I would hope that out of their time at school, students have taken an understanding of what it means to make and form meaningful relationships and friendships with people. I think that’s a really important life skill. To understand what it takes to meet a new group of people and integrate yourself into an affinity group and to see the important role that you play within that affinity group and the important role that that affinity group plays within your life and your sense of contentment and satisfaction. I think that’s the most important thing. Relationships and friendships give us meaning in life and something that I’ve experienced in my life, particularly in the West, is isolation and loneliness because of the business of our lives, because of the demands of working in such a fast-paced lifestyle and using devices that allow us to pick affinity groups that are not necessarily in proximity to us. I feel like understanding the value of friendship and community doesn’t have to be big. It doesn’t have to be more than two or three people, but at least knowing that it’s important. I’d like to think that a person would have a real sense of urgency around making meaningful relationships with the people around them. Putting it has more of a priority than doing well in your subjects or whatever it is that you’re doing because you can be happy anywhere if you’ve got good friends around you. Happy anywhere, doing anything, otherwise you can be miserable anywhere doing anything.

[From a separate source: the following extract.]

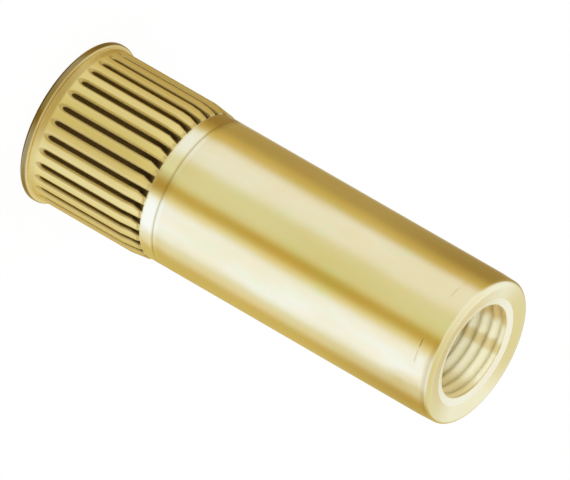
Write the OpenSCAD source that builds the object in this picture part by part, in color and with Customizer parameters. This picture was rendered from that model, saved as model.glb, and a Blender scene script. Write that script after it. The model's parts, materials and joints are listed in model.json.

How important is student perception to you as a teacher?
I’m not overly conscious of trying to be perceived a certain way but I think that perception is hugely important. I do believe that your perception of things, is what your reality is, so I guess thinking along those lines I do try and operate from a place of integrity and a place of authenticity. I hope that’s something that students and staff see and respect. If you operate from an authentic space and you’re a person of integrity, then you can be trusted. You don’t necessarily have to be someone that they particularly like, but need to be able to trust you. They need to have a sense for what you stand for and see that you’re coming from a good place.